Situation 'worsening'
The UNHCR voiced concerns that conditions in Kharkiv - already home to 200,000 internally displaced people - could become even more difficult if the ground assault and aerial attacks continue.
"UNHCR, the UN refugee agency, is extremely worried about the worsening situation and resulting spike in humanitarian needs and forced displacement owing to the new ground offensive," spokeswoman Shabia Mantoo told the Geneva briefing.
She said the Ukrainian authorities had evacuated more than 10,300 people from villages in the Kharkiv region's border areas, while others have left by their own means.
"The majority of the evacuees, who had to escape their homes with only a few belongings, are already highly vulnerable and include mainly older people and those with low mobility or disabilities who were not able to flee earlier," Ms Mantoo said.
Those registered at a transit centre in Kharkiv city have been given basic relief items and advised on accommodation options.
"The vast majority of evacuees have expressed a clear wish to stay with family members or in rental accommodation and collective sites in Kharkiv and not move further from their homes, to be able to return when the situation allows," Ms Mantoo said.
The United Nations' 2024 humanitarian plan for Ukraine amounts to $3.1bn (€2.8bn) this year.
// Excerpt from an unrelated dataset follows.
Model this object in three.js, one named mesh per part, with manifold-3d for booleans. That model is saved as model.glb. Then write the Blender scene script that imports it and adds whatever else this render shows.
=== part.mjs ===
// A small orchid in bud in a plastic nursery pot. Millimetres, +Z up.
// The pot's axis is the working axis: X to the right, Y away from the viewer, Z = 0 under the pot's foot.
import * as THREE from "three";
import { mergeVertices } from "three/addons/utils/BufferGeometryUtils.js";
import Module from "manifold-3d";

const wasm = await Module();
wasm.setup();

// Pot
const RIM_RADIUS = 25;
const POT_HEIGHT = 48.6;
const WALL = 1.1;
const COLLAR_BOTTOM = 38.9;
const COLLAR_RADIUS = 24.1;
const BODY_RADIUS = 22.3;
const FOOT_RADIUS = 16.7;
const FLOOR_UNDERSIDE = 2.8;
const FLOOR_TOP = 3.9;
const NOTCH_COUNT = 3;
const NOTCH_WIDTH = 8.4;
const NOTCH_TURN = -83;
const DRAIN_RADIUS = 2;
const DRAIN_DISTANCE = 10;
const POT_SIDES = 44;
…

UN spokeswoman Alessandra Vellucci said that it was thus far only 23 percent funded.
Moldova and EU pact
The European Union signed a security and defence pact with Moldova to help the pro-Western country boost its ability to tackle threats from Russia.
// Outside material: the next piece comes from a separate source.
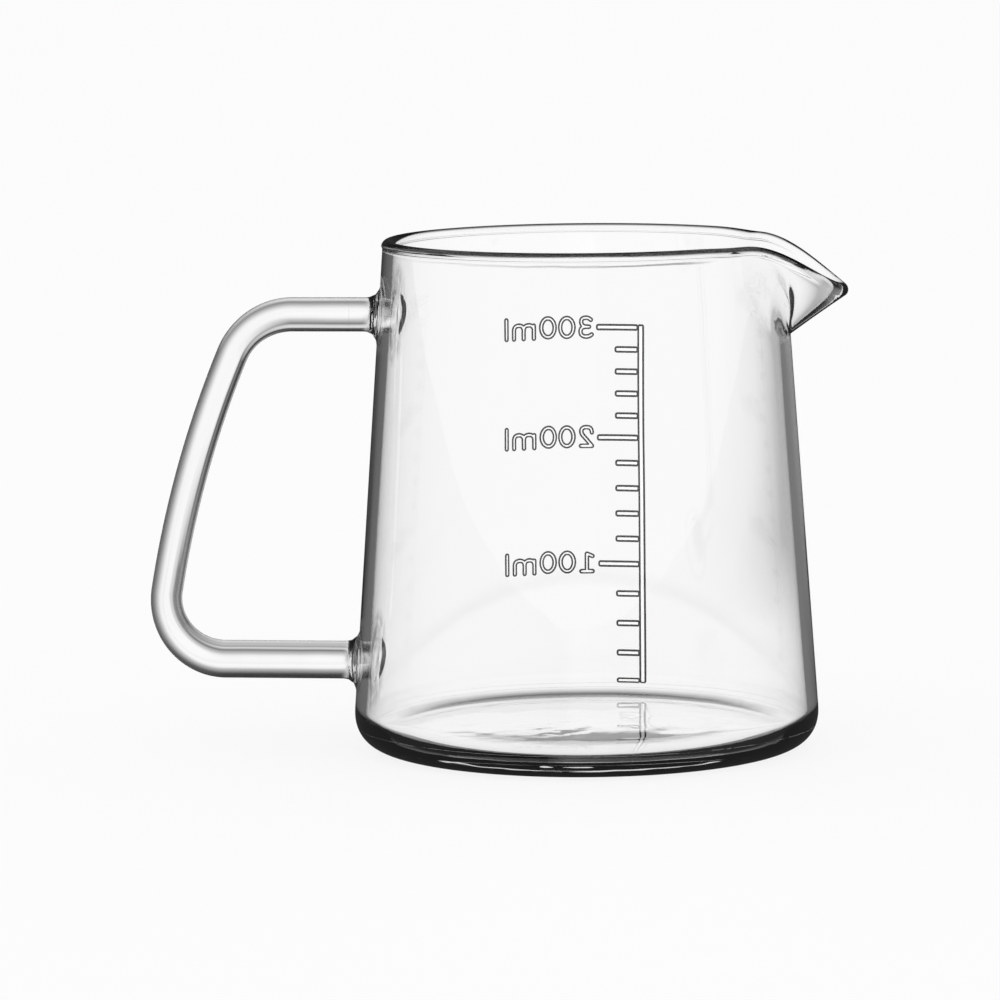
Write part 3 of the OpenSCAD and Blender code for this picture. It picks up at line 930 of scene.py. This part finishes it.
def contours(field, level, xs, zs):
    """Closed level lines of a grid of values, each with the line's own side on the left."""
    inside = field < level
    step = {}
    for i in range(len(xs) - 1):
        for k in range(len(zs) - 1):
            corners = [(i, k), (i + 1, k), (i + 1, k + 1), (i, k + 1)]
            state = [inside[c] for c in corners]
            if all(state) or not any(state):
                continue
            leave = [n for n in range(4) if state[n] and not state[(n + 1) % 4]]
            enter = [n for n in range(4) if not state[n] and state[(n + 1) % 4]]
            for n in leave:
                m = enter[0] if len(enter) == 1 else min(enter, key=lambda e: (n - e) % 4)
                a = frozenset((corners[n], corners[(n + 1) % 4]))
                b = frozenset((corners[m], corners[(m + 1) % 4]))
                step[a] = b
    place = {}
    for edge in step:
        p, q = tuple(edge)
        share = (level - field[p]) / (field[q] - field[p])
        place[edge] = (
            xs[p[0]] + (xs[q[0]] - xs[p[0]]) * share,
            zs[p[1]] + (zs[q[1]] - zs[p[1]]) * share,
        )
    loops = []
    while step:
        first, edge = next(iter(step.items()))
        del step[first]
        loop = [place[first]]
        while edge != first:
            loop.append(place[edge])
            edge = step.pop(edge)
        loops.append(np.array(loop))
    return loops


def even(loop, spacing):
    """The same closed line with evenly spaced points."""
    closed = np.vstack([loop, loop[:1]])
    along = np.concatenate([[0], np.cumsum(np.hypot(*np.diff(closed, axis=0).T))])
    count = max(8, int(along[-1] / spacing))
    wanted = np.linspace(0, along[-1], count, endpoint=False)
    return np.stack([np.interp(wanted, along, closed[:, 0]), np.interp(wanted, along, closed[:, 1])], axis=1)


def numeral_meshes():
    """Outline rings and filled plates of the three figures, still flat."""
    rings, plates = [], []
    for digit, mark_z in (("1", low_mark_z), ("2", mid_mark_z), ("3", top_mark_z)):
        down = (top_mark_z - mark_z) / (top_mark_z - low_mark_z)
        drift = TEXT_DRIFT * down
        base_z = mark_z - TEXT_RISE + TEXT_LIFT * down
        for glyph, place in ((digit, "first"), ("0", "tens"), ("0", "ones"), ("m", "m"), ("l", "l")):
            start = -GLYPH_PLACES[place] - drift
            unit_x = UNIT_X * (LETTER_WIDTH if glyph in "ml" else DIGIT_WIDTH)
            foot_z = base_z - UNIT_DROP if glyph in "ml" else base_z
            lines = [
                [(start - px * unit_x, foot_z + pz * UNIT_Z) for px, pz in line]
                for line in GLYPHS[glyph]
            ]
            flat = np.array([p for line in lines for p in line])
            low = flat.min(axis=0) - STROKE
            high = flat.max(axis=0) + STROKE
            xs = np.arange(low[0], high[0], GLYPH_GRID)
            zs = np.arange(low[1], high[1], GLYPH_GRID)
            grid_x, grid_z = np.meshgrid(xs, zs, indexing="ij")
            field = stroke_distance(lines, grid_x, grid_z)
            ring_lines = contours(field, STROKE / 2 - TEXT_LINE_WIDTH / 2, xs, zs)
            plate_lines = contours(field, STROKE / 2 - TEXT_LINE_WIDTH * 0.8, xs, zs)
            rings += [even(loop, GLYPH_SPACING) for loop in ring_lines]
            plates.append([even(loop, GLYPH_SPACING) for loop in plate_lines])
    return rings, plates


def ring_mesh(loops):
    """Closed rings of a square section that follow closed lines."""
    points, faces = [], []
    for loop in loops:
        ahead = np.roll(loop, -1, axis=0) - np.roll(loop, 1, axis=0)
        ahead /= np.linalg.norm(ahead, axis=1, keepdims=True)
        side = np.stack([-ahead[:, 1], ahead[:, 0]], axis=1) * TEXT_LINE_WIDTH / 2
        start, count = len(points), len(loop)
        for p, s in zip(loop, side):
            for sign, height in ((1, -0.5), (1, 0.5), (-1, 0.5), (-1, -0.5)):
                points.append((p[0] + sign * s[0], p[1] + sign * s[1], height * PRINT_THICKNESS))
        for i in range(count):
            j = (i + 1) % count
            for k in range(4):
                m = (k + 1) % 4
                faces.append((start + 4 * i + k, start + 4 * j + k, start + 4 * j + m, start + 4 * i + m))
    mesh = bpy.data.meshes.new("rings")
    mesh.from_pydata(points, [], faces)
    return mesh


def plate_mesh(groups):
    """Closed plates inside closed lines, with the holes left open."""
    meshes = []
    for loops in groups:
        curve = bpy.data.curves.new("plate", "CURVE")
        curve.dimensions = "2D"
        curve.fill_mode = "BOTH"
        curve.extrude = PRINT_THICKNESS * PLATE_SHARE / 2
        for loop in loops:
            spline = curve.splines.new("POLY")
            spline.points.add(len(loop) - 1)
            for point, (x, z) in zip(spline.points, loop):
                point.co = (x, z, 0, 1)
            spline.use_cyclic_u = True
        carrier = bpy.data.objects.new("plate", curve)
        bpy.context.scene.collection.objects.link(carrier)
        depsgraph = bpy.context.evaluated_depsgraph_get()
        meshes.append(bpy.data.meshes.new_from_object(carrier.evaluated_get(depsgraph)))
        bpy.data.objects.remove(carrier)
    return meshes


def printed_piece(name, meshes, enamel):
    """One closed mesh of flat prints, laid round the outside of the wall."""
    shell = bmesh.new()
    for mesh in meshes:
        shell.from_mesh(mesh)
    bmesh.ops.remove_doubles(shell, verts=shell.verts, dist=MERGE_DISTANCE)
    for vertex in shell.verts:
        x, z, height = vertex.co
        radius = outer_radius(z)
        turn = (x + PRINT_SLANT * (z - FIRST_MARK_Z)) / radius
        reach = radius + height + PRINT_THICKNESS / 2 + PRINT_GAP
        vertex.co = (reach * math.sin(turn), reach * math.cos(turn), z)
    bmesh.ops.recalc_face_normals(shell, faces=shell.faces)
    mesh = bpy.data.meshes.new(name)
    shell.to_mesh(mesh)
    shell.free()
    mesh.materials.clear()
    mesh.materials.append(enamel)
    mesh.polygons.foreach_set("material_index", [0] * len(mesh.polygons))
    piece = bpy.data.objects.new(name, mesh)
    bpy.context.scene.collection.objects.link(piece)
    return piece


row_tree = mark_tree()
white_enamel = enamel_material("white_enamel", WHITE_COLOUR, WHITE_ROUGHNESS, PAINTED_BACK_GLOW)
dark_enamel = enamel_material("dark_enamel", DARK_COLOUR, DARK_ROUGHNESS, 0.0)
rings_flat, plates_flat = numeral_meshes()
outlines = printed_piece(
    "scale_lines", mark_rows(row_tree, True, dark_enamel) + [ring_mesh(rings_flat)], dark_enamel
)
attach(outlines, "root")
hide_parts("scale_outline")
cells = printed_piece(
    "scale_cells", mark_rows(row_tree, False, white_enamel) + plate_mesh(plates_flat), white_enamel
)
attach(cells, "root")
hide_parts("scale_marks")

# Studio. A wide white table top and a soft white surround. Rays that leave the glass see a
# bright band at the horizon that darkens upwards and straight below, as in a bright-field set,
# and darker grey far off to the right of it, as if a grey screen stood there; on the table this is painted
# shade.
FLOOR_RADIUS = 8.0
FLOOR_DROP = 0.00005
FLOOR_COLOUR = (0.95, 0.95, 0.95, 1)
FLOOR_ROUGHNESS = 0.6
FLOOR_GLOW_SHARE = 0.85
SOFT_LIGHT = 1.0
REFLECTED_SHARE = 0.04
INNER_SHARE_WORLD = 0.9
DEEP_SHARE = 0.8
DEEP_CROSSINGS = 3.5
STEEP_CROSSINGS = 2.5
SCREEN_DISTANCE = 0.16
HEEL_SHADE_RADIUS = 0.062
SKY_BANDS = (
    (0.0, 1.0), (0.2, 1.0), (0.35, 0.8), (0.5, 0.75), (0.62, 0.9), (0.7, 0.9), (0.8, 0.4), (1.0, 0.3),
)
# Level by how flat a ray meets the table: 0 is straight down and 1 level
FLOOR_BANDS = ((0.0, 0.95), (0.05, 0.85), (0.2, 0.85), (0.45, 0.9), (0.7, 1.0), (1.0, 1.0))
FLAT_BANDS = ((0.5, 0.12), (0.72, 0.8), (0.8, 1.0))
STEEP_BANDS = ((0.4, 0.08), (0.53, 0.12), (0.66, 1.0))
# Level by the heading to the right: -1 is straight left and 1 straight right
CLEAR_BY_HEADING = (
    (-1.0, 1.0), (0.0, 1.0), (0.07, 0.93), (0.13, 0.75), (0.2, 0.5), (0.3, 0.52), (0.45, 0.65), (1.0, 0.7),
)
INNER_BY_HEADING = (
    (-1.0, 0.17), (-0.6, 0.17), (-0.4, 0.12), (-0.2, 0.05), (-0.11, 0.05), (-0.06, 0.3), (0.0, 0.7),
    (0.1, 0.6), (0.25, 0.38), (0.42, 0.23), (1.0, 0.2),
)


def heading_ramp(tree, coordinates, stops):
    """Level by how far to the right a ray heads, from a direction or a place on the floor."""
    value = math_in(tree)
    x, y, z = node_in(tree, "ShaderNodeSeparateXYZ", {"Vector": coordinates}).outputs
    half = value("MULTIPLY", value("DIVIDE", x, value("ADD", length_of(value, x, y), 1e-6)), 0.5)
    return ramp_in(tree, value("ADD", half, 0.5), [((right + 1) / 2, level) for right, level in stops])


def path_share(tree, path, inner_share, clear_share):
    """Painted shade by path: the share of the level that the world or table shows a ray, set by how often it
    was refracted and reflected on the way.
    """
    value = math_in(tree)

    def between(low, high, share):
        return value("ADD", low, value("MULTIPLY", share, value("SUBTRACT", high, low)))

    reflected = value("MINIMUM", path.outputs["Glossy Depth"], 1)
    entered = value("MINIMUM", path.outputs["Transmission Depth"], 1)
    deep = value("GREATER_THAN", path.outputs["Transmission Depth"], DEEP_CROSSINGS)
    inner = between(inner_share, 1.0, value("MULTIPLY", deep, DEEP_SHARE))
    mirrored = between(REFLECTED_SHARE, inner, entered)
    clear = between(1.0, clear_share, deep)
    return between(clear, mirrored, reflected)


world = bpy.data.worlds.new("studio")
bpy.context.scene.world = world
world.use_nodes = True
tree = world.node_tree
nodes, links = tree.nodes, tree.links
value = math_in(tree)
path = nodes.new("ShaderNodeLightPath")
background = nodes["Background"]
background.inputs["Color"].default_value = (1, 1, 1, 1)
heading = nodes.new("ShaderNodeTexCoord").outputs["Generated"]
rise = node_in(tree, "ShaderNodeSeparateXYZ", {"Vector": heading}).outputs["Z"]
bands = ramp_in(tree, rise, SKY_BANDS)
clear_share = heading_ramp(tree, heading, CLEAR_BY_HEADING)
seen = value("MULTIPLY", bands, path_share(tree, path, INNER_SHARE_WORLD, clear_share))
from_glass = value("MAXIMUM", path.outputs["Is Transmission Ray"], path.outputs["Is Glossy Ray"])
seen = value("MULTIPLY", seen, from_glass)
rest = value("MULTIPLY", value("SUBTRACT", 1, from_glass), SOFT_LIGHT)
level = value("MAXIMUM", value("ADD", seen, rest), path.outputs["Is Camera Ray"])
links.new(level, background.inputs["Strength"])

floor_mesh = bpy.data.meshes.new("table_top")
disc = bmesh.new()
bmesh.ops.create_circle(disc, cap_ends=True, segments=96, radius=FLOOR_RADIUS)
disc.to_mesh(floor_mesh)
disc.free()
floor = bpy.data.objects.new("table_top", floor_mesh)
bpy.context.scene.collection.objects.link(floor)
floor.location.z = -FLOOR_DROP
table = bpy.data.materials.new("white_table")
table.use_nodes = True
tree = table.node_tree
nodes, links = tree.nodes, tree.links
value = math_in(tree)
shader = nodes["Principled BSDF"]
shader.inputs["Base Color"].default_value = FLOOR_COLOUR
shader.inputs["Roughness"].default_value = FLOOR_ROUGHNESS
path = nodes.new("ShaderNodeLightPath")
glow = nodes.new("ShaderNodeEmission")
place = nodes.new("ShaderNodeTexCoord").outputs["Object"]
flatness = node_in(tree, "ShaderNodeLayerWeight", {"Blend": 0.5}).outputs["Facing"]
from_centre = node_in(tree, "ShaderNodeVectorMath", {"Vector": place}, operation="LENGTH").outputs["Value"]
inner_share = heading_ramp(tree, place, INNER_BY_HEADING)
inner_share = value("MULTIPLY", inner_share, ramp_in(tree, flatness, FLAT_BANDS))
# Painted shade of the screen on the table: only what is seen beyond this distance is darkened
away = value("MULTIPLY", value("SUBTRACT", from_centre, SCREEN_DISTANCE), 6)
away = value("MAXIMUM", value("MINIMUM", away, 1), 0)
screen_shade = value("SUBTRACT", 1, heading_ramp(tree, place, CLEAR_BY_HEADING))
clear_share = value("SUBTRACT", 1, value("MULTIPLY", away, screen_shade))
share = path_share(tree, path, inner_share, clear_share)
seen = value("MULTIPLY", ramp_in(tree, flatness, FLOOR_BANDS), share)
# Steep rays through the heel are dark where they were mirrored in it or land just beside it
outside = value("GREATER_THAN", from_centre, FOOT_RADIUS - HEEL_WIDTH)
close = value("MULTIPLY", value("SUBTRACT", HEEL_SHADE_RADIUS, from_centre), 100)
close = value("MAXIMUM", value("MINIMUM", close, 1), 0)
mirrored = value("MINIMUM", path.outputs["Glossy Depth"], 1)
shaded = value("MAXIMUM", value("MULTIPLY", outside, close), mirrored)
shaded = value("MULTIPLY", value("GREATER_THAN", path.outputs["Transmission Depth"], STEEP_CROSSINGS), shaded)
loss = value("MULTIPLY", shaded, value("SUBTRACT", 1, ramp_in(tree, flatness, STEEP_BANDS)))
seen = value("MULTIPLY", seen, value("SUBTRACT", 1, loss))
level = value("MAXIMUM", seen, path.outputs["Is Camera Ray"])
links.new(level, glow.inputs["Strength"])
mix = nodes.new("ShaderNodeMixShader")
share = value("MULTIPLY", path.outputs["Is Camera Ray"], FLOOR_GLOW_SHARE)
clear = value("MAXIMUM", path.outputs["Is Transmission Ray"], path.outputs["Is Glossy Ray"])
links.new(value("MAXIMUM", share, clear), mix.inputs[0])
links.new(shader.outputs[0], mix.inputs[1])
links.new(glow.outputs[0], mix.inputs[2])
links.new(mix.outputs[0], nodes["Material Output"].inputs["Surface"])
floor.data.materials.append(table)

bpy.context.scene.view_settings.view_transform = "Standard"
"Today Moldova has become the first country to sign a security and defence partnership with the European Union," EU foreign policy chief Josep Borrell said at a meeting with Moldova's prime minister.
"Others will follow in order to create a network of friends that builds strong security and defence, which will include a closer cooperation in areas ranging from cyber security to countering hybrid threats."
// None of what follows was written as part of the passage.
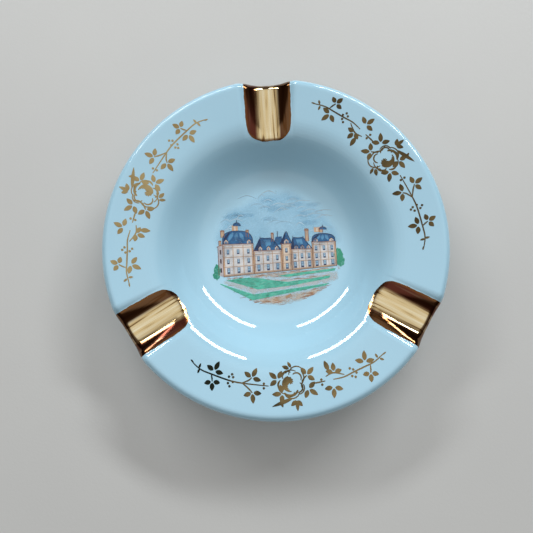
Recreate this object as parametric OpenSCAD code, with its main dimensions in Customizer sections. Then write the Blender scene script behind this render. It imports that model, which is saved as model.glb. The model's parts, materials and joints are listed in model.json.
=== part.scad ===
// Round porcelain ashtray with a wide rim, three gilded cigarette rests,
// three gold rose sprays on the rim and a printed chateau view in the well.
// Z is up, the foot ring stands on Z = 0 and the plate's axis is the Z axis.
// The chateau stands upright towards +Y, and the first rest points that way.

/* [Plate] */
// Diameter over the edge of the rim
plate_d = 135; // [120:1:165]
// Height of the rim's edge above the table
plate_h = 25; // [20.5:0.5:31]
// Width of the rim, from its edge in to the shoulder of the well
rim_w = 21.5; // [18:0.5:25]
// Rise of the rim from the shoulder out to its edge
rim_rise = 4; // [2:0.25:5]
// Slope of the well's wall, in degrees from level
wall_angle = 46; // [40:1:55]
// Rounding where the wall runs down into the floor
floor_round = 20; // [6:1:21]
// Rounding of the shoulder between rim and wall
shoulder_round = 18; // [4:0.5:20]
// Rounding of the rim's edge
lip_round = 1.8; // [0.8:0.1:1.9]
// Thickness of the glazed porcelain
body_t = 4.2; // [4:0.1:5]

/* [Foot] */
// Depth of the hollow inside the foot ring
foot_h = 2; // [1.5:0.25:3]
// Width of the foot ring
foot_w = 3.2; // [2.6:0.1:4]
// Reach of the foot ring past the corner of the well's floor
foot_reach = 2.5; // [2:0.5:4]
// Rounding of the foot ring's edges
foot_round = 1; // [0.5:0.1:1.2]
// Height of the unglazed band around the foot
bare_h = 0.5; // [0.4:0.1:1]

/* [Cigarette rests] */
// Width of a rest where it cuts the rim
rest_w = 19; // [14:0.5:23]
// Depth of a rest at the rim's edge
rest_depth = 5.4; // [5:0.2:8]
// Slope of a rest down towards the well, in degrees
rest_slope = 2; // [2:0.5:8]
// Thickness of the porcelain under a rest
rest_wall = 3.6; // [3:0.1:4.4]
// Setback of a rest's outer end from the rim's edge
rest_setback = 0.4; // [0.2:0.1:2]
// Turn of the left rest from the back one, which points towards +Y
rest_left = 119.5; // [112:0.5:128]
// Turn of the right rest from the back one
rest_right = 238.5; // [232:0.5:248]

/* [Coatings] */
// Thickness of the glaze
glaze_t = 0.25; // [0.2:0.05:0.4]
// Thickness of the gold lining in the rests
gold_t = 0.12; // [0.08:0.02:0.2]
// Thickness of one printed layer
ink_t = 0.08; // [0.05:0.01:0.15]

/* [Gold sprays] */
// Distance of a spray's stem inside the rim's edge
spray_inset = 11.5; // [10:0.5:13]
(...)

EU states are currently debating starting membership talks with Moldova next month, in a move that would put it at the beginning of a years-long reform process before joining.
The Moldovan authorities have repeatedly accused the Kremlin of seeking to destabilise the country in a bid to knock it off its pro-Western course.
The EU did not disclose the details of the new partnership, but an official said it was aimed at improving Moldova's "capacity to protect its sovereignty and independence".
The EU said similar agreements with other "selected partners" were also in the works at present.
Russia has 1,500 soldiers based in Moldova's pro-Moscow separatist region of Transnistria, a thin swathe of land between Moldova and Ukraine that broke away in 1992 after a brief conflict.
Ukraine needs urgent air defence boost - Baerbock
Ukraine urgently needs to boost its air defences in the face of relentless Russian attacks, Germany's top diplomat has said as she arrived in Kyiv.
The visit from German foreign minister Annalena Baerbock came as more than two dozen Russian drones targeted Ukraine overnight, in an attack that left several wounded in the eastern Kharkiv region.
"The situation in Ukraine has once more dramatically deteriorated with the massive Russian aerial attacks on civilian infrastructure, and the brutal Russian offensive in the Kharkiv region," Ms Baerbock said as she arrived for her eighth visit to the country since Russia invaded in February 2022.
To protect itself from the "rain of Russian drones and missiles," Ukraine "urgently needs a boosted air defence," she said.
"Our support is based on the deep conviction that Ukraine will win this war," Ms Baerbock said.
Ukrainian President Volodymyr Zelensky warned last week that the Russian ground offensive launched this month in the eastern Kharkiv region may only be a "first wave" and that Russian troops could be aiming for the city of Kharkiv - the second largest in Ukraine.
He has repeatedly called on Ukraine's allies to provide at least seven more air defence systems, including at least two to protect the Kharkiv region.
Mr Putin believes that Ukraine and its allies will at some point run out of steam, Ms Baerbock said, but "we have the capacity to hold out."
Just before Ms Baerbock arrived, the Ukrainian air force said it had intercepted 28 out of 29 Iranian-designed attack drones launched by Russian forces overnight.
The unmanned aerial vehicles were downed over southern and eastern regions of Ukraine.
The head of the Kharkiv region said a 53-year-old man was wounded by Russian rocket fire targeting a transport infrastructure facility.
Systematic Russian attacks on Ukraine's energy grid have crippled the country's energy sector and officials in the capital announced rolling power cuts throughout the day to reduce the load on the grid.
Ukrainian drone kills one in Russia's Belgorod region
In Russia, a Ukrainian drone attack on the border region of Belgorod killed one woman and wounded three more people, the regional governor has said.
The area, which sits across the border from Ukraine's northeast Kharkiv region where Russian troops have launched a major ground assault, has come under frequent attack throughout the two-year conflict.
"A kamikaze drone attacked a moving car in which there was a driver and three passengers," Belgorod Governor Vyacheslav Gladkov said in a post on Telegram.
"As a result of injuries sustained in the explosion, a woman died at the scene," he said.
The other three people in the car were wounded.
The attack occurred near a checkpoint at the village of Oktyabrsky, around 12 kilometres from the Ukrainian border.
Russian President Vladimir Putin said his forces launched the new offensive on the Kharkiv region two weeks ago in order to create a buffer zone to protect Russian frontier villages from Ukrainian attacks.
Moscow has claimed to have captured a dozen villages and made its most significant territorial gains in 18 months in the new assault.